A: No. I do not believe they will stop, but they will surely be recalibrated. India is not treated as a ‘safe haven’ and flows at such uncertain times are into safe havens. That explains the buoyancy of the USD and US equity markets.

Q. What other issues concern FPIs currently when it comes to investing in Indian markets?

A: Transaction costs, the eclectic and segregated settlement mechanism leading to transaction delays and limited liquidity in the credit space are ongoing concerns, along with withholding taxes. The major concern, however, stays intact. It is the Indian fiscal arithmetic not matching estimations provided by the government, thus inviting headwinds of rating agencies probably by late-2020.
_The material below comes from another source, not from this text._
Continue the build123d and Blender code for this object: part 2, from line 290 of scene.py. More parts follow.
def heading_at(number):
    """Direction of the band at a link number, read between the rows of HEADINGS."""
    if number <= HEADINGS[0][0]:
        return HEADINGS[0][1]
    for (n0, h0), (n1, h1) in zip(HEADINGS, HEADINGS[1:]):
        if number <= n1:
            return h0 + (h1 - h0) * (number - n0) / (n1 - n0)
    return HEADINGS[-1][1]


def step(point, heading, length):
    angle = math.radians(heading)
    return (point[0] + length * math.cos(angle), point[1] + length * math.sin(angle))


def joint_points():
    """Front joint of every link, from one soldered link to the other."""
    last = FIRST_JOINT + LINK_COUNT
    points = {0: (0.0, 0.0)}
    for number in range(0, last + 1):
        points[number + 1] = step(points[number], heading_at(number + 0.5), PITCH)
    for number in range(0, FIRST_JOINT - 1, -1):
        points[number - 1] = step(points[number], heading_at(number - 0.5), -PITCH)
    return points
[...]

Q. What is your take on Union Budget 2020?

A: It was a non-event budget as revisions made in a bid to attract foreign flows are not adequately thought of. Thus, nothing significant, but optical projections of reigning in the fiscal numbers, is yet to be witnessed. The Indian fiscal situation is precarious, and I do not see it change unless India chooses to borrow handsomely in INR from overseas.
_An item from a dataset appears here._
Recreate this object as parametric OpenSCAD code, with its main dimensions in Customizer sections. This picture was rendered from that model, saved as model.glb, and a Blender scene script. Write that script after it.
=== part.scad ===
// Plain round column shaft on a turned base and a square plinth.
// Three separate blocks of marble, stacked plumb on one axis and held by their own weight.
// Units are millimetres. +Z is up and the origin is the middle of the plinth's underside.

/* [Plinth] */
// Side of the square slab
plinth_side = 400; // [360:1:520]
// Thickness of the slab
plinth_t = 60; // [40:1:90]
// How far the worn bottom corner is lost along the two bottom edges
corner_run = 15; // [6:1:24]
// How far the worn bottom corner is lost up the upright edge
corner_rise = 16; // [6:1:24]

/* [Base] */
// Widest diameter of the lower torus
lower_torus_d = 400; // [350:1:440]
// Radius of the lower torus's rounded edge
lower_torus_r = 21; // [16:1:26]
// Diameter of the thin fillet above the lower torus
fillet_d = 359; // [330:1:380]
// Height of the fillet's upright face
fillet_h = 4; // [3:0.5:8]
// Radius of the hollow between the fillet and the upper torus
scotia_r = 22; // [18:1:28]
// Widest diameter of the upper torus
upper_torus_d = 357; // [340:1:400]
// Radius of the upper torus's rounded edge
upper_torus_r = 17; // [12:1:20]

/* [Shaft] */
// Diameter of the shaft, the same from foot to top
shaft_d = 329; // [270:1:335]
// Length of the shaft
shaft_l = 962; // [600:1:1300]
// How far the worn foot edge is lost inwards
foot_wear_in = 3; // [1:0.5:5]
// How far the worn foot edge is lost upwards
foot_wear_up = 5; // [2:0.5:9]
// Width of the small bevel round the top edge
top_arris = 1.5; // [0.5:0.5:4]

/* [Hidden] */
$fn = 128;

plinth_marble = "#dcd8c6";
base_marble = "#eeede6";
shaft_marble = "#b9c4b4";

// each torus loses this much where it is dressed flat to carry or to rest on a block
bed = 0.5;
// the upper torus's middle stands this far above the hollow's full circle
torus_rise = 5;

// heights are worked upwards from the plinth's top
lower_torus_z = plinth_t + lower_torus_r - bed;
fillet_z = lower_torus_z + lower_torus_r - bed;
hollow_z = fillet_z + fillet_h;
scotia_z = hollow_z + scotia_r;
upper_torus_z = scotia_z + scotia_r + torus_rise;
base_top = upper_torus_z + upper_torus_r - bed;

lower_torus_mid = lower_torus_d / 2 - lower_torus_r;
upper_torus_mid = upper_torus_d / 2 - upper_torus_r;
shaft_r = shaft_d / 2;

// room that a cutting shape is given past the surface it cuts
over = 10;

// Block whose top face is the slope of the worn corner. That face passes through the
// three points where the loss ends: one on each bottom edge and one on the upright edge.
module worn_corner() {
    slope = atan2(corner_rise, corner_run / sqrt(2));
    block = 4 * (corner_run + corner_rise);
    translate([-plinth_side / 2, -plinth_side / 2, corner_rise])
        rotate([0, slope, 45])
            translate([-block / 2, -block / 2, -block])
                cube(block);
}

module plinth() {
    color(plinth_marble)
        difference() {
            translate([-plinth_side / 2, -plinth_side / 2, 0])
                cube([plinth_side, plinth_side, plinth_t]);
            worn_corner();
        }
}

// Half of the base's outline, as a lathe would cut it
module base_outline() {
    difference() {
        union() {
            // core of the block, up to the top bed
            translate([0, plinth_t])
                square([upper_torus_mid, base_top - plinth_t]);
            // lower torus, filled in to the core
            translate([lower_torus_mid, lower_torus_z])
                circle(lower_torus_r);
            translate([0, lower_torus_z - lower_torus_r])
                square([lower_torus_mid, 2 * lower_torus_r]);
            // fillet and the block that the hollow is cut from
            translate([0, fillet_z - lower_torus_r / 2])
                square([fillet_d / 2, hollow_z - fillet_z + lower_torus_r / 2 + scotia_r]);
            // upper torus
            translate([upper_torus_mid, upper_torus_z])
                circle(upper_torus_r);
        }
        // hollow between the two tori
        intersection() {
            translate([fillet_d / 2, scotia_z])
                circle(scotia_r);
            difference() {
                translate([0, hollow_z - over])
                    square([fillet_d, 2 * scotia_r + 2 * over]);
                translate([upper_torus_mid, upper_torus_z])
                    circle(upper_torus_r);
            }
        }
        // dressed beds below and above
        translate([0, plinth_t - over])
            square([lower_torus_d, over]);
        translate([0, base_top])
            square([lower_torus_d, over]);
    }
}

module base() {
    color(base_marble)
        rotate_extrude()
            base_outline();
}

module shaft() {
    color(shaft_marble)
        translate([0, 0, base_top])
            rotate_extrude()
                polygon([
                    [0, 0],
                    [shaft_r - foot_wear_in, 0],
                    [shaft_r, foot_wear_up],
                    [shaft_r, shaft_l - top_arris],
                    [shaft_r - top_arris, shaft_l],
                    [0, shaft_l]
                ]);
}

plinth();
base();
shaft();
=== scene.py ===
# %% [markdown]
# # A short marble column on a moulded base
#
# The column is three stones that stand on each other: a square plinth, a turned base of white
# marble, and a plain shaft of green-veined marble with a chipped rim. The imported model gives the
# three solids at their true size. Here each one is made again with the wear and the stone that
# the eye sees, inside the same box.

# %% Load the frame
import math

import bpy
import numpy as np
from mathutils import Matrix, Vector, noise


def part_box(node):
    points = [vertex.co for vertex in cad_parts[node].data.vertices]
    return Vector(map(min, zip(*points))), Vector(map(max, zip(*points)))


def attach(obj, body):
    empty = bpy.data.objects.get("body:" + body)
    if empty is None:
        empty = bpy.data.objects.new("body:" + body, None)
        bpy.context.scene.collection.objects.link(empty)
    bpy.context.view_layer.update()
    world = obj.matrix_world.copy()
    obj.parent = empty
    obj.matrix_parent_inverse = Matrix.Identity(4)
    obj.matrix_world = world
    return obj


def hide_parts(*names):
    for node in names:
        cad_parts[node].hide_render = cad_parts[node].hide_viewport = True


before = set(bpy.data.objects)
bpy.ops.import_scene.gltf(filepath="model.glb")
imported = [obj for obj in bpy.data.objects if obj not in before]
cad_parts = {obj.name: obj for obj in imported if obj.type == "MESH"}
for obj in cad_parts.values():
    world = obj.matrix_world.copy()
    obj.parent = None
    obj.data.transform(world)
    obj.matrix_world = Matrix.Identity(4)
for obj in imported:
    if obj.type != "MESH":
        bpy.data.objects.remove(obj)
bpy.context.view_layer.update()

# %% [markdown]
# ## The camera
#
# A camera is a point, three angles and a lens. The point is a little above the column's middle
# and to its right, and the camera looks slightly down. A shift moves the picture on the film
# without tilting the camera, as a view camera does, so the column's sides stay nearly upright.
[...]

Q. Market reports are talking about relaxing the norms for Indian companies to borrow from the offshore market, thus boosting foreign flows. What are your thoughts about the development?

A: You will hear bits and pieces – nothing structural – and that is a constant frustration and disappointment for international observers and stakeholders like myself.
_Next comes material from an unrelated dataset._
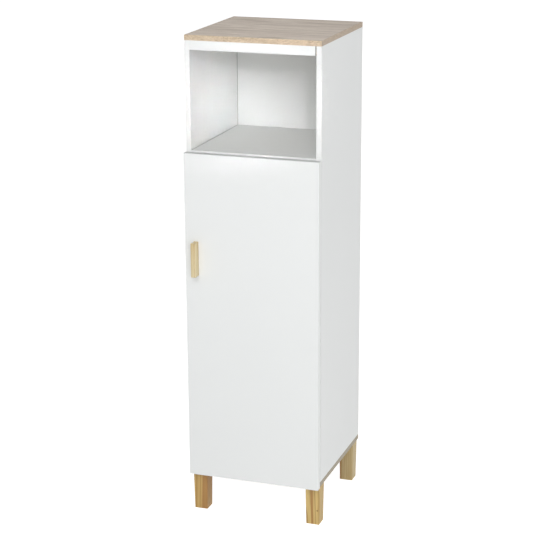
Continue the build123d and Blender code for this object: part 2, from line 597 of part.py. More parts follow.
with BuildPart() as hinge_pins:
    for hinge_z in HINGE_HEIGHTS:
        pin_end = (SWING_X, SWING_Y, hinge_z - SWING_PIN_LENGTH / 2)
        rod(pin_end, (0, 0, 1), SWING_PIN_RADIUS, SWING_PIN_LENGTH)
finish(hinge_pins, "hinge_pins")

with BuildPart() as cup_screws:
    for hinge_z in HINGE_HEIGHTS:
        for z in pair(hinge_z, CUP_SCREW_PITCH):
            seat = (CUP_X, DOOR_BACK + CUP_FLANGE, z)
            stud(seat, (0, -1, 0), SCREW_RADIUS, CUP_SCREW_LENGTH)
            stud(seat, (0, 1, 0), CUP_SCREW_HEAD_RADIUS, CUP_SCREW_HEAD)
finish(cup_screws, "cup_screws")

with BuildPart() as plate_screws:
    for hinge_z in HINGE_HEIGHTS:
        for z in pair(hinge_z, PLATE_SCREW_PITCH):
            seat = (PLATE_FACE, PLATE_Y, z)
            stud(seat, (1, 0, 0), SCREW_RADIUS, PLATE_SCREW_LENGTH)
            stud(seat, (-1, 0, 0), SCREW_HEAD_RADIUS, SCREW_HEAD)
finish(plate_screws, "plate_screws")

with BuildPart() as arm_screws:
    for hinge_z in HINGE_HEIGHTS:
        seat = (ARM_OUTER, PLATE_Y, hinge_z)
        stud(seat, (1, 0, 0), SCREW_RADIUS, ARM_STEEL + SADDLE_HEIGHT)
        stud(seat, (-1, 0, 0), SCREW_HEAD_RADIUS, SCREW_HEAD)
finish(arm_screws, "arm_screws")
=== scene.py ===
import math

import bmesh
import bpy
from mathutils import Matrix, Vector


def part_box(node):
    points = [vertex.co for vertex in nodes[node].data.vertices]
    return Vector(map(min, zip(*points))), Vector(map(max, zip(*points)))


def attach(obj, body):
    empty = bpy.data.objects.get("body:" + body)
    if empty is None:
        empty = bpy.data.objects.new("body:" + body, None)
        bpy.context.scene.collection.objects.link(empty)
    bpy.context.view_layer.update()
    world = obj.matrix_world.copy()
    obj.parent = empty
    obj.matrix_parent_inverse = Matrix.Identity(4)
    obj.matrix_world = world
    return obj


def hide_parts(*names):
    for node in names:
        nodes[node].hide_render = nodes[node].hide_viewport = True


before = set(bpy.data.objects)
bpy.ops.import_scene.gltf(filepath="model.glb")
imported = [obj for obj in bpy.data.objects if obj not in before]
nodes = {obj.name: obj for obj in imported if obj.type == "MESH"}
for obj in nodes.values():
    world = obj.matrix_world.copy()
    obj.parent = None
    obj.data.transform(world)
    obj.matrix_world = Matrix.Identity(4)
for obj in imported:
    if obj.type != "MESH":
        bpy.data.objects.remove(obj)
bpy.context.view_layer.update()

# The room: a pale studio floor that fades to white, and a world that lights evenly.
FLOOR_HALF = 40.0
FLOOR_WHITE = (0.90, 0.90, 0.90, 1.0)
FLOOR_LIFT = 0.8
FLOOR_DROP = 0.0004
PURE_WHITE = (1.0, 1.0, 1.0, 1.0)
WORLD_LIGHT = 0.31


def place_node(tree, kind, **settings):
    """A new node in a node tree, with its plain settings and its unlinked inputs filled in."""
    node = tree.nodes.new(kind)
    for name, value in settings.items():
        if name == "inputs":
            for socket, number in value.items():
                node.inputs[socket].default_value = number
        else:
            setattr(node, name, value)
    return node


def new_material(name):
    """An empty node material with its output; returns the material and its tree."""
    material = bpy.data.materials.new(name)
    material.use_nodes = True
    material.node_tree.nodes.clear()
    return material, material.node_tree


def seen_directly(tree):
    """1 where a ray from the camera, a mirror or glass looks at this, 0 where light bounces."""
    path = place_node(tree, "ShaderNodeLightPath")
    first = place_node(tree, "ShaderNodeMath", operation="MAXIMUM")
    second = place_node(tree, "ShaderNodeMath", operation="MAXIMUM")
    tree.links.new(path.outputs["Is Camera Ray"], first.inputs[0])
    tree.links.new(path.outputs["Is Glossy Ray"], first.inputs[1])
    tree.links.new(first.outputs[0], second.inputs[0])
    tree.links.new(path.outputs["Is Transmission Ray"], second.inputs[1])
    return second.outputs[0]


floor_material, tree = new_material("studio_floor")
diffuse = place_node(tree, "ShaderNodeBsdfDiffuse", inputs={"Color": FLOOR_WHITE})
lift = place_node(tree, "ShaderNodeEmission")
both = place_node(tree, "ShaderNodeAddShader")
out = place_node(tree, "ShaderNodeOutputMaterial")
strength = place_node(tree, "ShaderNodeMath", operation="MULTIPLY", inputs={1: FLOOR_LIFT})
tree.links.new(seen_directly(tree), strength.inputs[0])
tree.links.new(strength.outputs[0], lift.inputs["Strength"])
tree.links.new(diffuse.outputs[0], both.inputs[0])
tree.links.new(lift.outputs[0], both.inputs[1])
tree.links.new(both.outputs[0], out.inputs["Surface"])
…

Q. Which sector/segment would you see as an attractive investment opportunity in the current slowdown scenario?

A: High-grade and mid-tier credits from the infrastructure, manufacturing and financial services space

Q. What would your 2020 investment advice/strategy be for India?

A: The prevailing Indian economic picture warrants offshore observer or advisor from being cautiously optimistic for now as various things, including headwinds from global rating agencies, fiscal stance and economic growth in the nation, are considered. Imminent measures and data on the nation’s economic and fundamental trends will give better clarity to global investors over India’s standpoint.